#### [WHAT THE EXERCISE ASKS]
Examine the material below. Gather every line in which the string "with" appears.

#### [ITEMS]
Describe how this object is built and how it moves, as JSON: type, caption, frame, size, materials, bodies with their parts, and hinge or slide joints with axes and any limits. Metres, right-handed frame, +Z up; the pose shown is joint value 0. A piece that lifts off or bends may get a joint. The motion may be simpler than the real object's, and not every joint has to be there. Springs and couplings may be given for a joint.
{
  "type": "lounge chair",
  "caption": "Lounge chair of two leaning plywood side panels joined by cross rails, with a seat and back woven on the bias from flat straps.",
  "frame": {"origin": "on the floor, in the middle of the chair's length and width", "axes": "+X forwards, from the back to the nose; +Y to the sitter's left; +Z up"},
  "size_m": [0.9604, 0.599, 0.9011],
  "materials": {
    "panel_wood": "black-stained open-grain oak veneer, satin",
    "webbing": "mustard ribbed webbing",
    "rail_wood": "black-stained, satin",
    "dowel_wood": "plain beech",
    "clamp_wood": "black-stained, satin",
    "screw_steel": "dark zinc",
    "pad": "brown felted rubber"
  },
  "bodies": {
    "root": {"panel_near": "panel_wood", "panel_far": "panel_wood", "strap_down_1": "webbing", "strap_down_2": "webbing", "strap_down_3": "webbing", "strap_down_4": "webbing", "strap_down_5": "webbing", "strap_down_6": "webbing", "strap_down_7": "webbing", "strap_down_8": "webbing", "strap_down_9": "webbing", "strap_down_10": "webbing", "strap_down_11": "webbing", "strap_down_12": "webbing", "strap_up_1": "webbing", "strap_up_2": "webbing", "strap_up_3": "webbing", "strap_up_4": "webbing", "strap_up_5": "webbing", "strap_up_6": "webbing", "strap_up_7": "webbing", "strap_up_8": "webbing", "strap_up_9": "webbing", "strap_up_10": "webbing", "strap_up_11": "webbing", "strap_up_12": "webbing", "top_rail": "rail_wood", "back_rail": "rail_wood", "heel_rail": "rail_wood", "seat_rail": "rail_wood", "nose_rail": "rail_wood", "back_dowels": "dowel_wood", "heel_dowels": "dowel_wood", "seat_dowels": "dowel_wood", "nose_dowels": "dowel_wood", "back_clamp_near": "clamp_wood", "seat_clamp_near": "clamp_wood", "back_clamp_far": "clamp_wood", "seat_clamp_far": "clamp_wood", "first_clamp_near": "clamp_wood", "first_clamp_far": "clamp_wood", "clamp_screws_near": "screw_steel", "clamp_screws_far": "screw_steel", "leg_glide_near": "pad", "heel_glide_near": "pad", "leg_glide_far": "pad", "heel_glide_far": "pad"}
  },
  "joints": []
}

...

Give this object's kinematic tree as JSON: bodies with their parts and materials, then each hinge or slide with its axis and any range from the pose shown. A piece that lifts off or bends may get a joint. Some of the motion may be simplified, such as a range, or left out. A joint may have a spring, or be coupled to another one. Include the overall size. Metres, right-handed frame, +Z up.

#### [WRITTEN SOLUTION]
Describe how this object is built and how it moves, as JSON: type, caption, frame, size, materials, bodies with their parts, and hinge or slide joints with axes and any limits. Metres, right-handed frame, +Z up; the pose shown is joint value 0. A piece that lifts off or bends may get a joint. The motion may be simpler than the real object's, and not every joint has to be there. Springs and couplings may be given for a joint.
  "caption": "Lounge chair of two leaning plywood side panels joined by cross rails, with a seat and back woven on the bias from flat straps.",
Give this object's kinematic tree as JSON: bodies with their parts and materials, then each hinge or slide with its axis and any range from the pose shown. A piece that lifts off or bends may get a joint. Some of the motion may be simplified, such as a range, or left out. A joint may have a spring, or be coupled to another one. Include the overall size. Metres, right-handed frame, +Z up.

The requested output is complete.